*THE EXERCISE*
Exactly reproduce each line of the listing that follows.

*RECORDS TO USE*
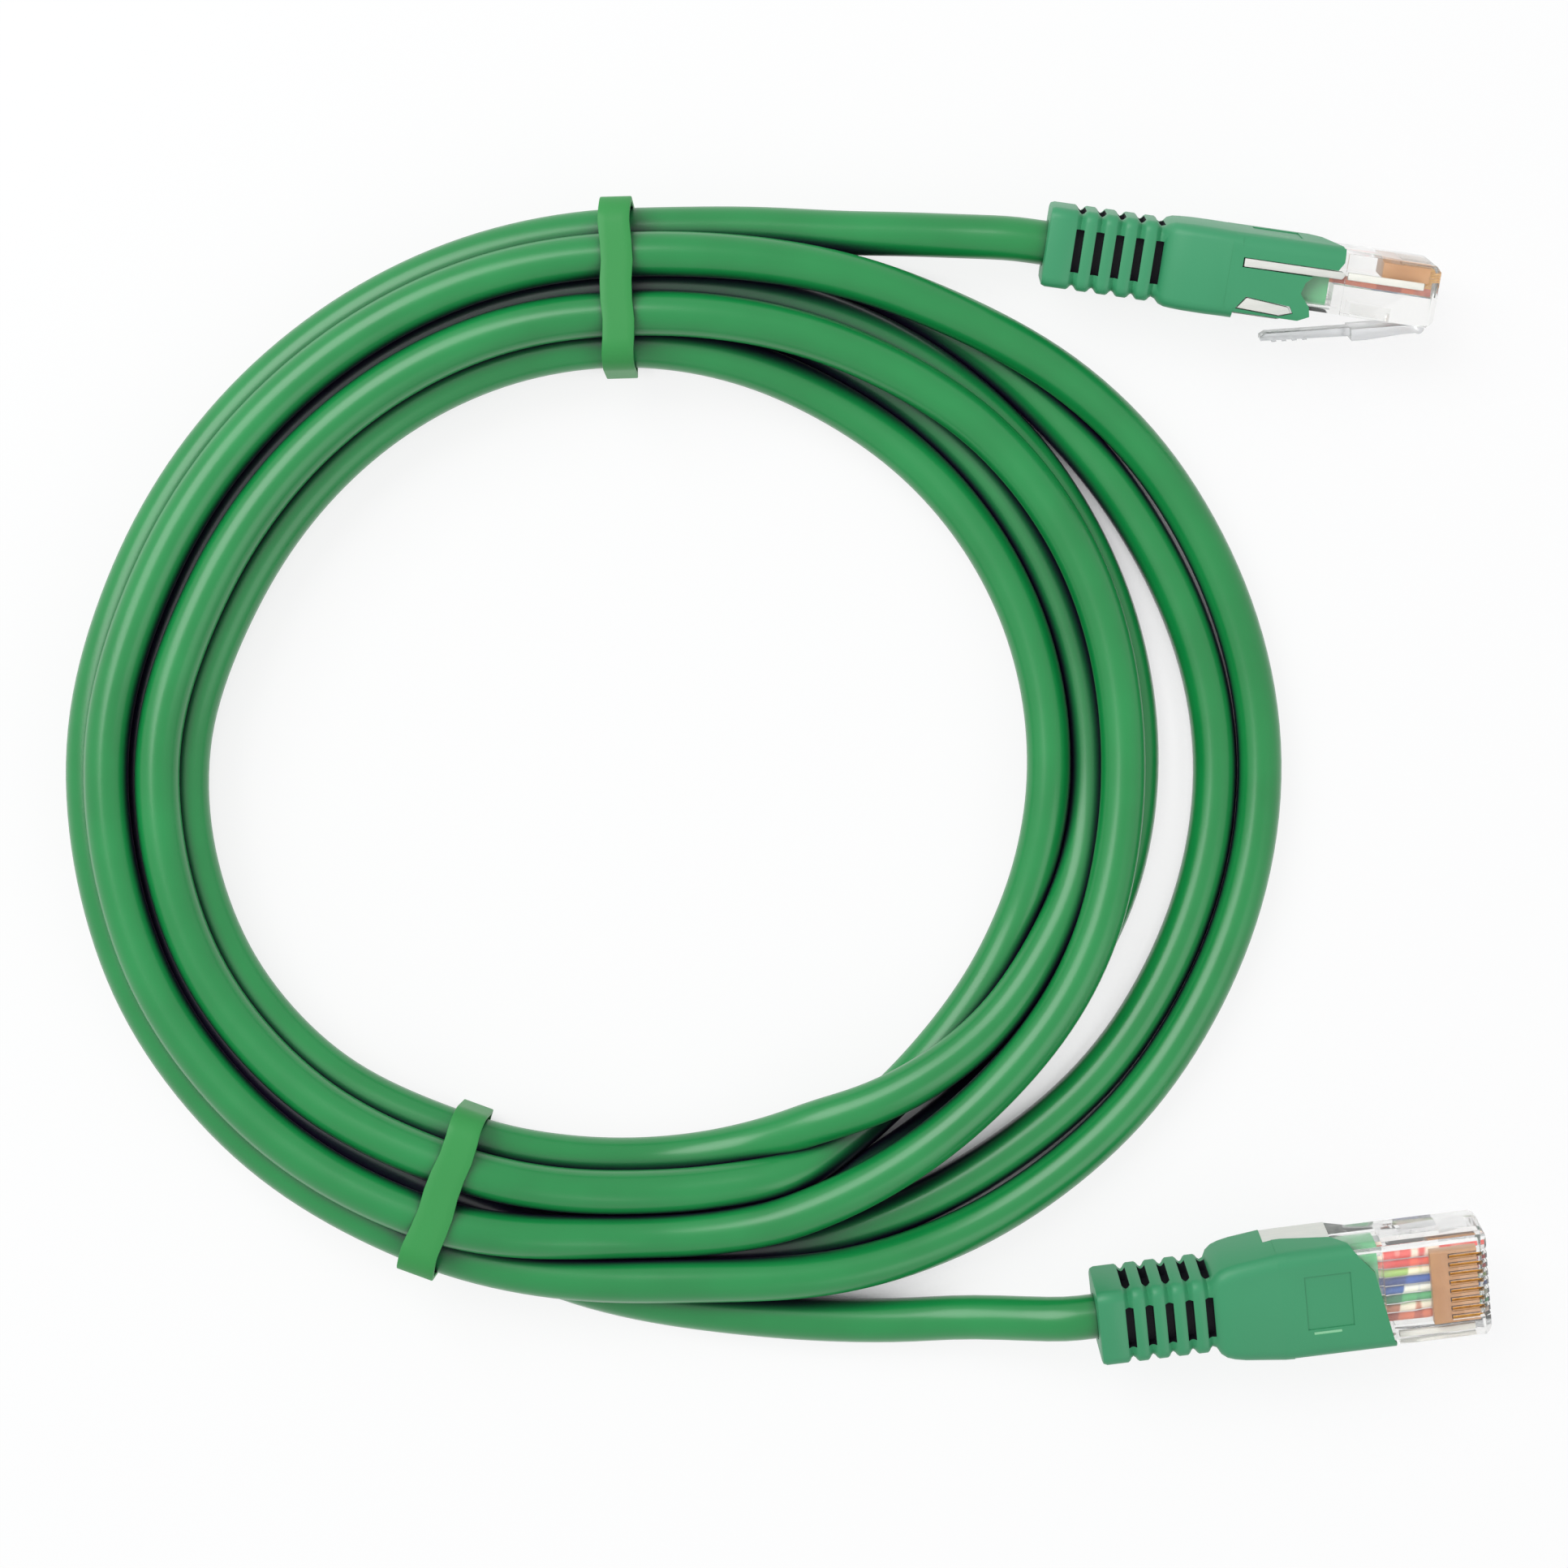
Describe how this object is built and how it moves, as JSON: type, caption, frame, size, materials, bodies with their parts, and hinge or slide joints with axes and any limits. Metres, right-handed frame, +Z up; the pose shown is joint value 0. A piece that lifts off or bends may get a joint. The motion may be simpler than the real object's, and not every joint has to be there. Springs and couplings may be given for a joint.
{
  "type": "ethernet patch cable",
  "caption": "Coiled round network patch cord held by two flat ties, with a clear modular plug, ribbed boot and springy latch at each end.",
  "frame": {"origin": "on the surface the cable lies on, under the centre of its bounding box", "axes": "+Z up; +X towards the two plugs, along the longer side of the coiled cable; +Y from plug B's side to plug A's side"},
  "size_m": [0.1536, 0.1252, 0.0141],
  "materials": {
    "cable_jacket": "satin green PVC jacket",
    "boot": "soft satin green PVC moulding",
    "tie_band": "flat matte green plastic band",
    "tie_wire": "annealed steel wire",
    "clear_plastic": "clear polished polycarbonate",
    "gold_contact": "gold-plated phosphor bronze",
    "copper": "bare copper",
    "wire_white_orange": "solid-colour wire insulation",
    "wire_orange": "solid-colour wire insulation",
    "wire_white_green": "solid-colour wire insulation",
    "wire_blue": "solid-colour wire insulation",
    "wire_white_blue": "solid-colour wire insulation",
    "wire_green": "solid-colour wire insulation",
    "wire_white_brown": "solid-colour wire insulation",
    "wire_brown": "solid-colour wire insulation"
  },
  "bodies": {
    "root": {"cable_coil": "cable_jacket", "cable_outer_turns": "cable_jacket", "cable_tail_a": "cable_jacket", "cable_tail_b": "cable_jacket", "tie_top": "tie_band", "tie_top_core": "tie_wire", "tie_bottom": "tie_band", "tie_bottom_core": "tie_wire", "boot_a": "boot", "housing_a": "clear_plastic", "jacket_end_a": "cable_jacket", "conductors_a": "copper", "contact_a1": "gold_contact", "contact_a2": "gold_contact", "contact_a3": "gold_contact", "contact_a4": "gold_contact", "contact_a5": "gold_contact", "contact_a6": "gold_contact", "contact_a7": "gold_contact", "contact_a8": "gold_contact", "wire_a1": "wire_white_orange", "wire_a2": "wire_orange", "wire_a3": "wire_white_green", "wire_a4": "wire_blue", "wire_a5": "wire_white_blue", "wire_a6": "wire_green", "wire_a7": "wire_white_brown", "wire_a8": "wire_brown", "boot_b": "boot", "housing_b": "clear_plastic", "jacket_end_b": "cable_jacket", "conductors_b": "copper", "contact_b1": "gold_contact", "contact_b2": "gold_contact", "contact_b3": "gold_contact", "contact_b4": "gold_contact", "contact_b5": "gold_contact", "contact_b6": "gold_contact", "contact_b7": "gold_contact", "contact_b8": "gold_contact", "wire_b1": "wire_white_orange", "wire_b2": "wire_orange", "wire_b3": "wire_white_green", "wire_b4": "wire_blue", "wire_b5": "wire_white_blue", "wire_b6": "wire_green", "wire_b7": "wire_white_brown", "wire_b8": "wire_brown"},
    "latch_a": {"latch_a": "clear_plastic"},
    "latch_b": {"latch_b": "clear_plastic"}
  },
  "joints": [
    {"name": "latch_a_press", "type": "hinge", "parent": "root", "child": "latch_a", "pos_m": [0.06872, 0.04933, 0.00621], "axis": [0.0345, 0.2394, -0.9703], "range_deg": [0, 6], "stiffness_Nm_per_rad": 0.03},
    {"name": "latch_b_press", "type": "hinge", "parent": "root", "child": "latch_b", "pos_m": [0.07454, -0.05185, 0.00483], "axis": [-0.1182, 0.949, 0.2924], "range_deg": [0, 6], "stiffness_Nm_per_rad": 0.03}
  ]
}
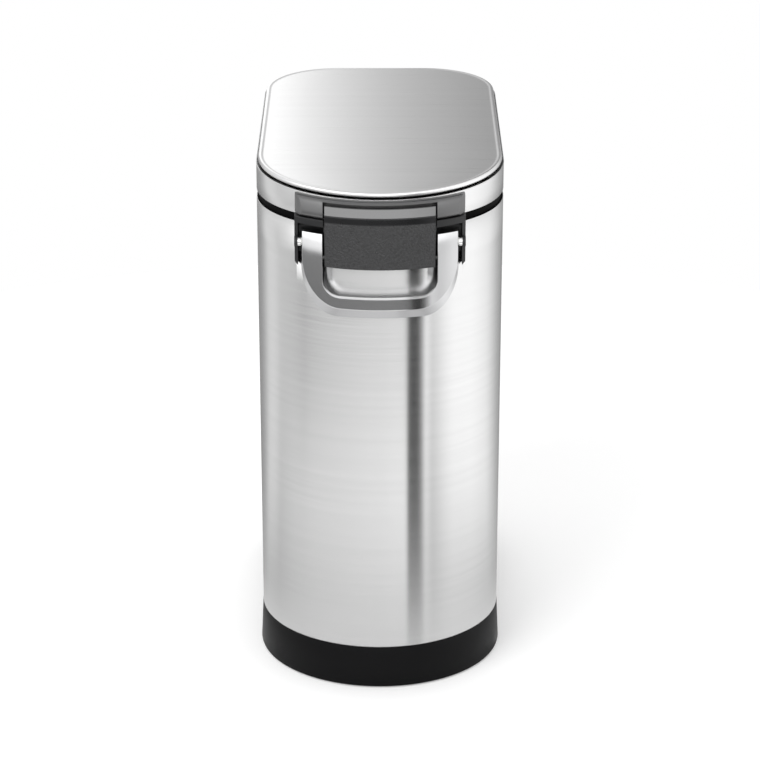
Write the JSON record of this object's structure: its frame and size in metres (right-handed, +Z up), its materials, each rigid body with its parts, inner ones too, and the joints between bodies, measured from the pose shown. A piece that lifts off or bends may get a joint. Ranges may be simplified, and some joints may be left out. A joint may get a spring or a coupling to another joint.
{
  "type": "lidded storage bin",
  "caption": "Tall floor-standing storage bin with a round front, a sloping rear-hinged lid, a black base ring and a bail-handle lever latch that holds the lid shut.",
  "frame": {"origin": "floor plane under the middle of the whole part's box", "axes": "+Z up, the round latch front faces -Y, +X to the right seen from the front"},
  "size_m": [0.2648, 0.4634, 0.5756],
  "materials": {
    "body_steel": "horizontal brushed, satin",
    "lid_steel": "fine satin",
    "hinge_steel": "plain sheet",
    "bail_metal": "satin",
    "pin_steel": "bright",
    "screw_steel": "zinc plated",
    "base_plastic": "matte black moulding",
    "rim_plastic": "matte black moulding",
    "bracket_plastic": "semi-gloss black moulding",
    "latch_plastic": "fine spark-eroded texture",
    "bucket_plastic": "smooth grey moulding",
    "bush_plastic": "natural nylon",
    "foot_rubber": "matte",
    "gasket_rubber": "soft grey silicone"
  },
  "bodies": {
    "root": {"body_shell": "body_steel", "base_ring": "base_plastic", "bottom_plate": "base_plastic", "rubber_feet": "foot_rubber", "base_screws": "screw_steel", "top_rim": "rim_plastic", "inner_bucket": "bucket_plastic", "latch_bracket": "bracket_plastic", "bracket_screws": "screw_steel", "handle_pins": "pin_steel", "hinge_bracket": "hinge_steel", "hinge_pin": "pin_steel", "hinge_screws": "screw_steel", "hinge_nuts": "screw_steel"},
    "lid": {"lid_plate": "lid_steel", "lid_band": "lid_steel", "lid_tray": "rim_plastic", "lid_gasket": "gasket_rubber", "catch_cover": "bracket_plastic", "catch_plate": "hinge_steel", "catch_screws": "screw_steel", "lid_hinge_leaf": "hinge_steel", "lid_hinge_screws": "screw_steel"},
    "handle": {"bail_handle": "bail_metal", "handle_bushes": "bush_plastic", "link_pins": "pin_steel"},
    "latch": {"latch_plate": "latch_plastic", "latch_hook": "hinge_steel", "latch_springs": "pin_steel"}
  },
  "joints": [
    {"name": "lid_hinge", "type": "hinge", "parent": "root", "child": "lid", "pos_m": [0, 0.22675, 0.521], "axis": [-1, 0, 0], "range_deg": [0, 95]},
    {"name": "handle_pivot", "type": "hinge", "parent": "root", "child": "handle", "pos_m": [0, -0.20225, 0.499], "axis": [-1, 0, 0], "range_deg": [0, 90]},
    {"name": "latch_link", "type": "hinge", "parent": "handle", "child": "latch", "pos_m": [0, -0.21475, 0.486], "axis": [-1, 0, 0], "range_deg": [-108, 0]}
  ],
  "couplings": [
    {"joint": "latch_link", "follows": "handle_pivot", "ratio": -1.2}
  ]
}
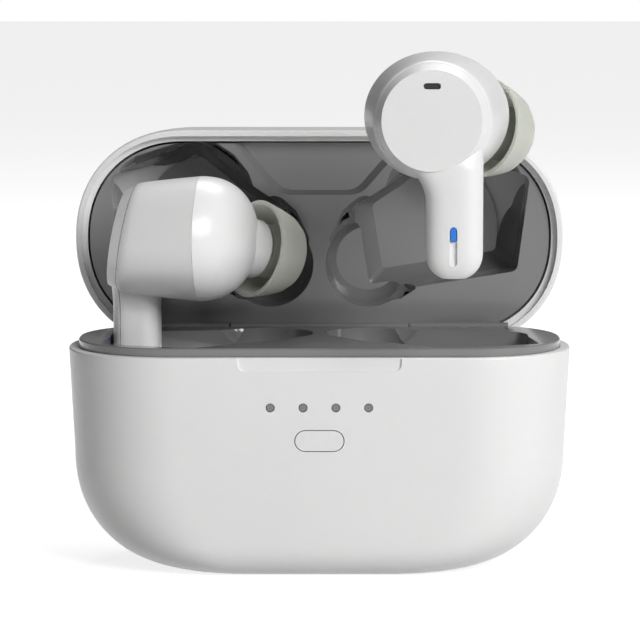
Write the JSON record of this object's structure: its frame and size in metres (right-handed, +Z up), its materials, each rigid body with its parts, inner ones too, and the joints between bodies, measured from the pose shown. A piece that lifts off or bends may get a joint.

*RESPONSE FOR THIS EXERCISE*
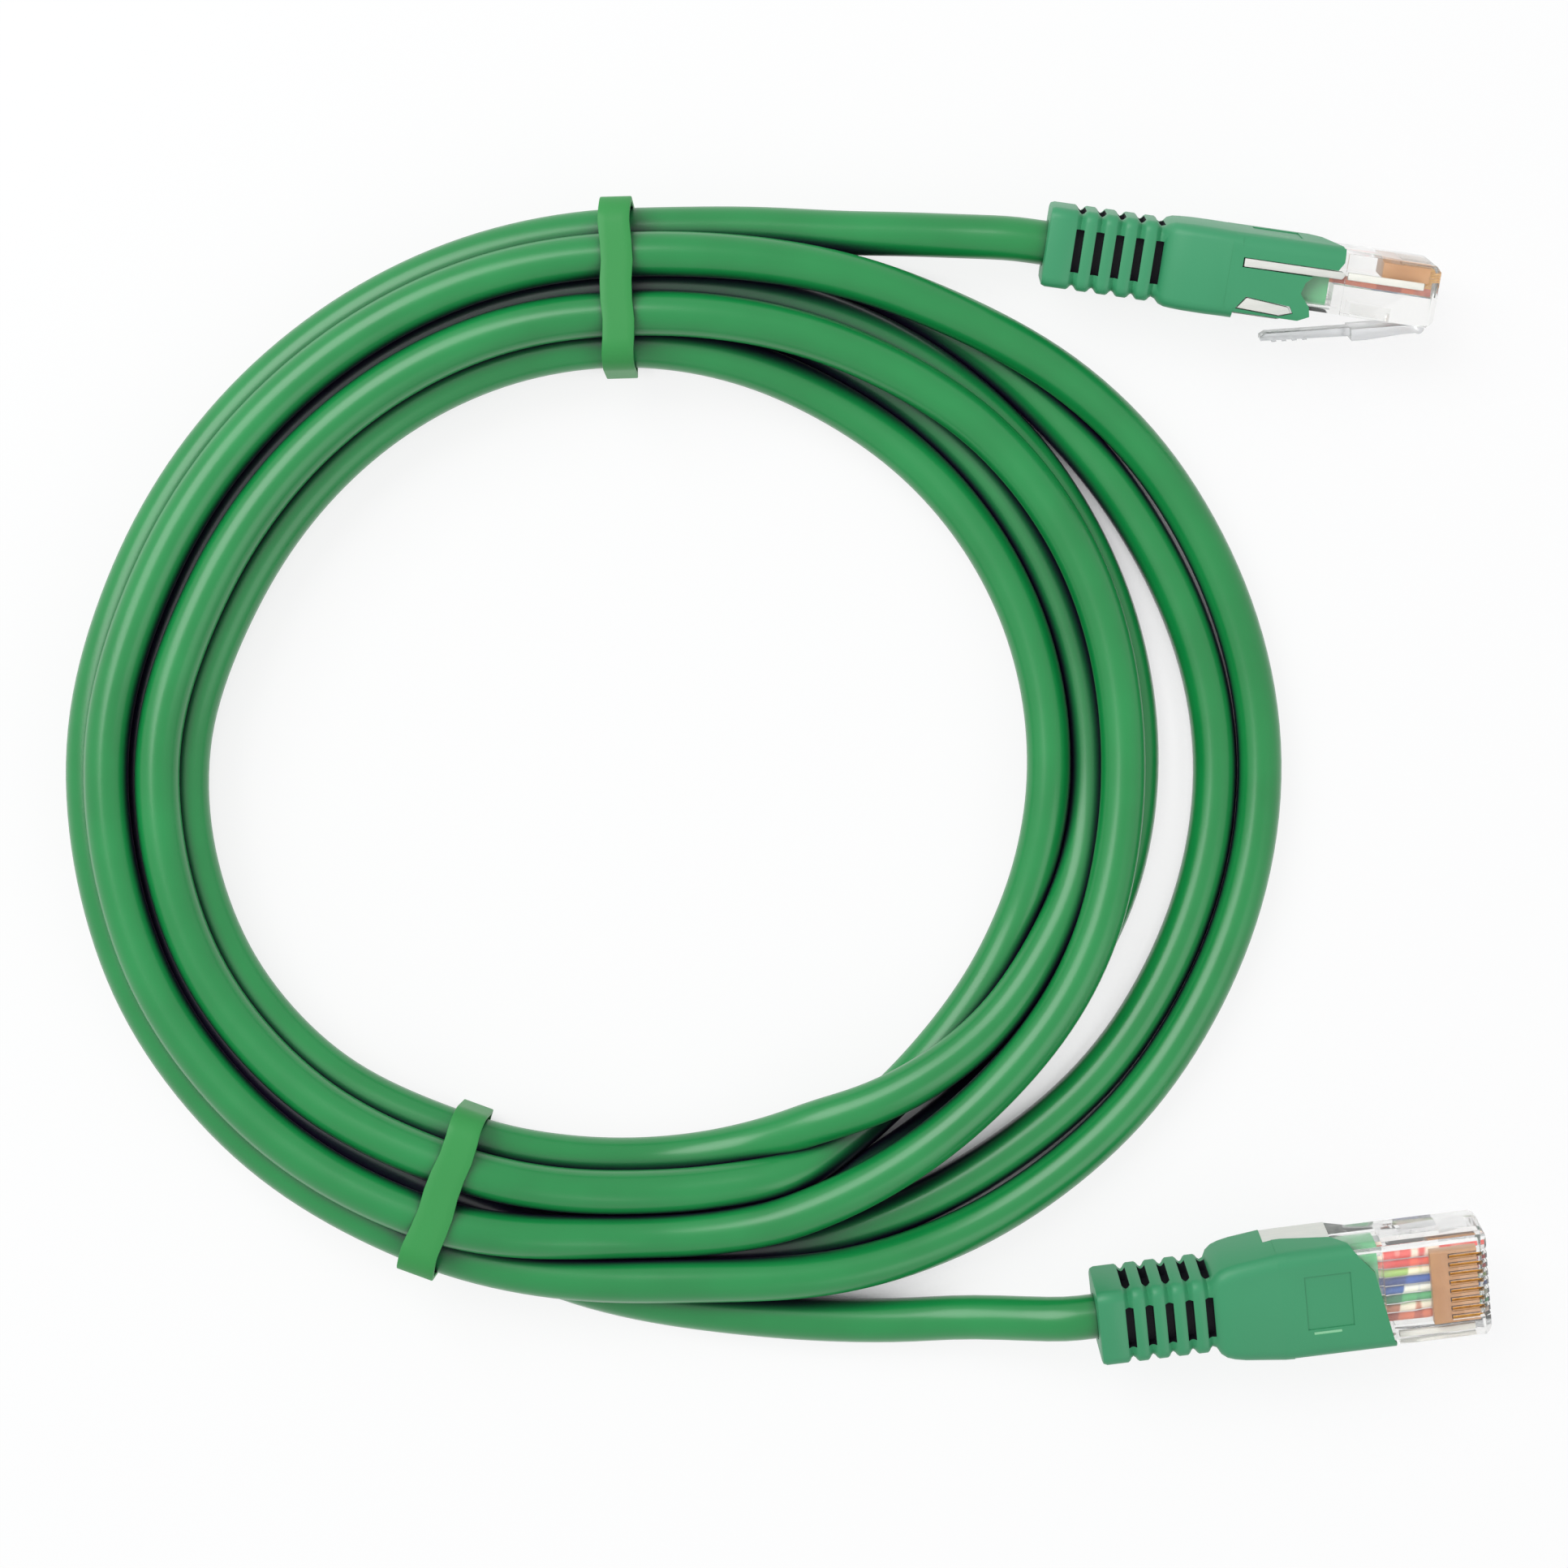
Describe how this object is built and how it moves, as JSON: type, caption, frame, size, materials, bodies with their parts, and hinge or slide joints with axes and any limits. Metres, right-handed frame, +Z up; the pose shown is joint value 0. A piece that lifts off or bends may get a joint. The motion may be simpler than the real object's, and not every joint has to be there. Springs and couplings may be given for a joint.
{
  "type": "ethernet patch cable",
  "caption": "Coiled round network patch cord held by two flat ties, with a clear modular plug, ribbed boot and springy latch at each end.",
  "frame": {"origin": "on the surface the cable lies on, under the centre of its bounding box", "axes": "+Z up; +X towards the two plugs, along the longer side of the coiled cable; +Y from plug B's side to plug A's side"},
  "size_m": [0.1536, 0.1252, 0.0141],
  "materials": {
    "cable_jacket": "satin green PVC jacket",
    "boot": "soft satin green PVC moulding",
    "tie_band": "flat matte green plastic band",
    "tie_wire": "annealed steel wire",
    "clear_plastic": "clear polished polycarbonate",
    "gold_contact": "gold-plated phosphor bronze",
    "copper": "bare copper",
    "wire_white_orange": "solid-colour wire insulation",
    "wire_orange": "solid-colour wire insulation",
    "wire_white_green": "solid-colour wire insulation",
    "wire_blue": "solid-colour wire insulation",
    "wire_white_blue": "solid-colour wire insulation",
    "wire_green": "solid-colour wire insulation",
    "wire_white_brown": "solid-colour wire insulation",
    "wire_brown": "solid-colour wire insulation"
  },
  "bodies": {
    "root": {"cable_coil": "cable_jacket", "cable_outer_turns": "cable_jacket", "cable_tail_a": "cable_jacket", "cable_tail_b": "cable_jacket", "tie_top": "tie_band", "tie_top_core": "tie_wire", "tie_bottom": "tie_band", "tie_bottom_core": "tie_wire", "boot_a": "boot", "housing_a": "clear_plastic", "jacket_end_a": "cable_jacket", "conductors_a": "copper", "contact_a1": "gold_contact", "contact_a2": "gold_contact", "contact_a3": "gold_contact", "contact_a4": "gold_contact", "contact_a5": "gold_contact", "contact_a6": "gold_contact", "contact_a7": "gold_contact", "contact_a8": "gold_contact", "wire_a1": "wire_white_orange", "wire_a2": "wire_orange", "wire_a3": "wire_white_green", "wire_a4": "wire_blue", "wire_a5": "wire_white_blue", "wire_a6": "wire_green", "wire_a7": "wire_white_brown", "wire_a8": "wire_brown", "boot_b": "boot", "housing_b": "clear_plastic", "jacket_end_b": "cable_jacket", "conductors_b": "copper", "contact_b1": "gold_contact", "contact_b2": "gold_contact", "contact_b3": "gold_contact", "contact_b4": "gold_contact", "contact_b5": "gold_contact", "contact_b6": "gold_contact", "contact_b7": "gold_contact", "contact_b8": "gold_contact", "wire_b1": "wire_white_orange", "wire_b2": "wire_orange", "wire_b3": "wire_white_green", "wire_b4": "wire_blue", "wire_b5": "wire_white_blue", "wire_b6": "wire_green", "wire_b7": "wire_white_brown", "wire_b8": "wire_brown"},
    "latch_a": {"latch_a": "clear_plastic"},
    "latch_b": {"latch_b": "clear_plastic"}
  },
  "joints": [
    {"name": "latch_a_press", "type": "hinge", "parent": "root", "child": "latch_a", "pos_m": [0.06872, 0.04933, 0.00621], "axis": [0.0345, 0.2394, -0.9703], "range_deg": [0, 6], "stiffness_Nm_per_rad": 0.03},
    {"name": "latch_b_press", "type": "hinge", "parent": "root", "child": "latch_b", "pos_m": [0.07454, -0.05185, 0.00483], "axis": [-0.1182, 0.949, 0.2924], "range_deg": [0, 6], "stiffness_Nm_per_rad": 0.03}
  ]
}
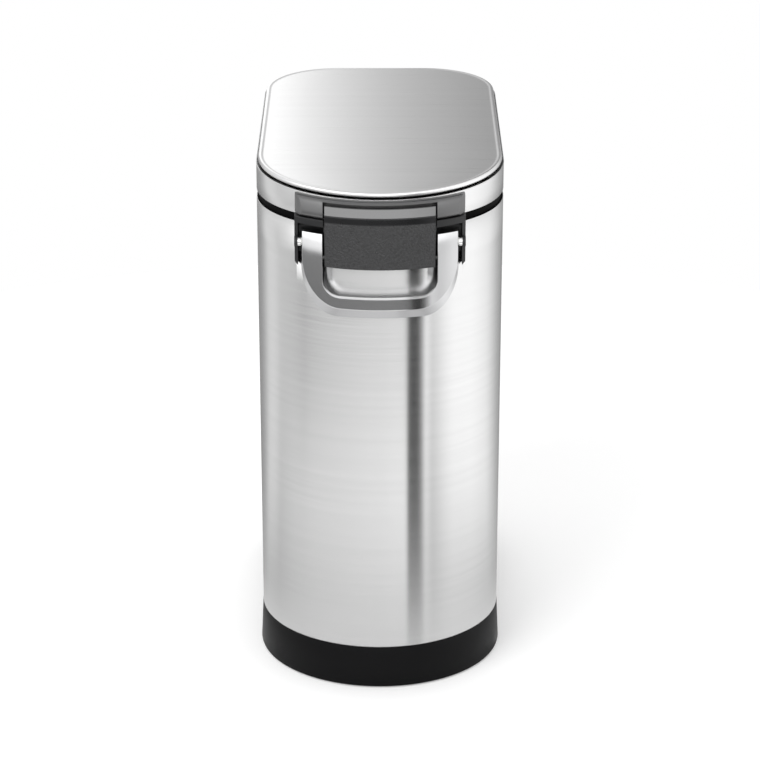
Write the JSON record of this object's structure: its frame and size in metres (right-handed, +Z up), its materials, each rigid body with its parts, inner ones too, and the joints between bodies, measured from the pose shown. A piece that lifts off or bends may get a joint. Ranges may be simplified, and some joints may be left out. A joint may get a spring or a coupling to another joint.
{
  "type": "lidded storage bin",
  "caption": "Tall floor-standing storage bin with a round front, a sloping rear-hinged lid, a black base ring and a bail-handle lever latch that holds the lid shut.",
  "frame": {"origin": "floor plane under the middle of the whole part's box", "axes": "+Z up, the round latch front faces -Y, +X to the right seen from the front"},
  "size_m": [0.2648, 0.4634, 0.5756],
  "materials": {
    "body_steel": "horizontal brushed, satin",
    "lid_steel": "fine satin",
    "hinge_steel": "plain sheet",
    "bail_metal": "satin",
    "pin_steel": "bright",
    "screw_steel": "zinc plated",
    "base_plastic": "matte black moulding",
    "rim_plastic": "matte black moulding",
    "bracket_plastic": "semi-gloss black moulding",
    "latch_plastic": "fine spark-eroded texture",
    "bucket_plastic": "smooth grey moulding",
    "bush_plastic": "natural nylon",
    "foot_rubber": "matte",
    "gasket_rubber": "soft grey silicone"
  },
  "bodies": {
    "root": {"body_shell": "body_steel", "base_ring": "base_plastic", "bottom_plate": "base_plastic", "rubber_feet": "foot_rubber", "base_screws": "screw_steel", "top_rim": "rim_plastic", "inner_bucket": "bucket_plastic", "latch_bracket": "bracket_plastic", "bracket_screws": "screw_steel", "handle_pins": "pin_steel", "hinge_bracket": "hinge_steel", "hinge_pin": "pin_steel", "hinge_screws": "screw_steel", "hinge_nuts": "screw_steel"},
    "lid": {"lid_plate": "lid_steel", "lid_band": "lid_steel", "lid_tray": "rim_plastic", "lid_gasket": "gasket_rubber", "catch_cover": "bracket_plastic", "catch_plate": "hinge_steel", "catch_screws": "screw_steel", "lid_hinge_leaf": "hinge_steel", "lid_hinge_screws": "screw_steel"},
    "handle": {"bail_handle": "bail_metal", "handle_bushes": "bush_plastic", "link_pins": "pin_steel"},
    "latch": {"latch_plate": "latch_plastic", "latch_hook": "hinge_steel", "latch_springs": "pin_steel"}
  },
  "joints": [
    {"name": "lid_hinge", "type": "hinge", "parent": "root", "child": "lid", "pos_m": [0, 0.22675, 0.521], "axis": [-1, 0, 0], "range_deg": [0, 95]},
    {"name": "handle_pivot", "type": "hinge", "parent": "root", "child": "handle", "pos_m": [0, -0.20225, 0.499], "axis": [-1, 0, 0], "range_deg": [0, 90]},
    {"name": "latch_link", "type": "hinge", "parent": "handle", "child": "latch", "pos_m": [0, -0.21475, 0.486], "axis": [-1, 0, 0], "range_deg": [-108, 0]}
  ],
  "couplings": [
    {"joint": "latch_link", "follows": "handle_pivot", "ratio": -1.2}
  ]
}
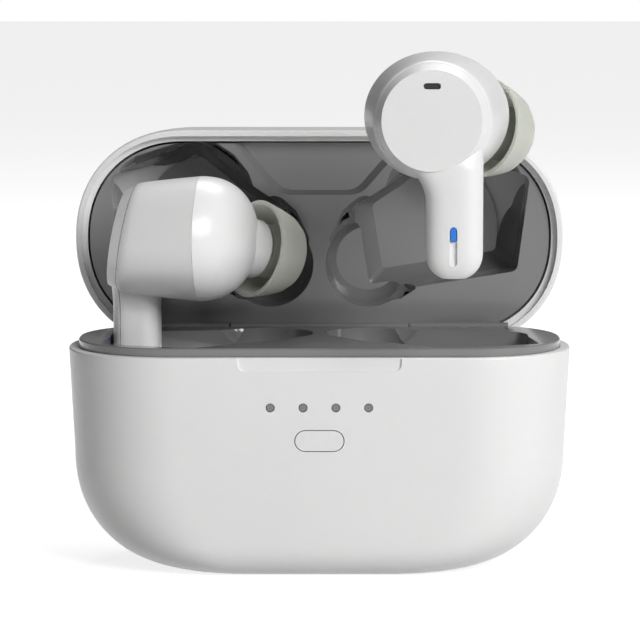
Write the JSON record of this object's structure: its frame and size in metres (right-handed, +Z up), its materials, each rigid body with its parts, inner ones too, and the joints between bodies, measured from the pose shown. A piece that lifts off or bends may get a joint.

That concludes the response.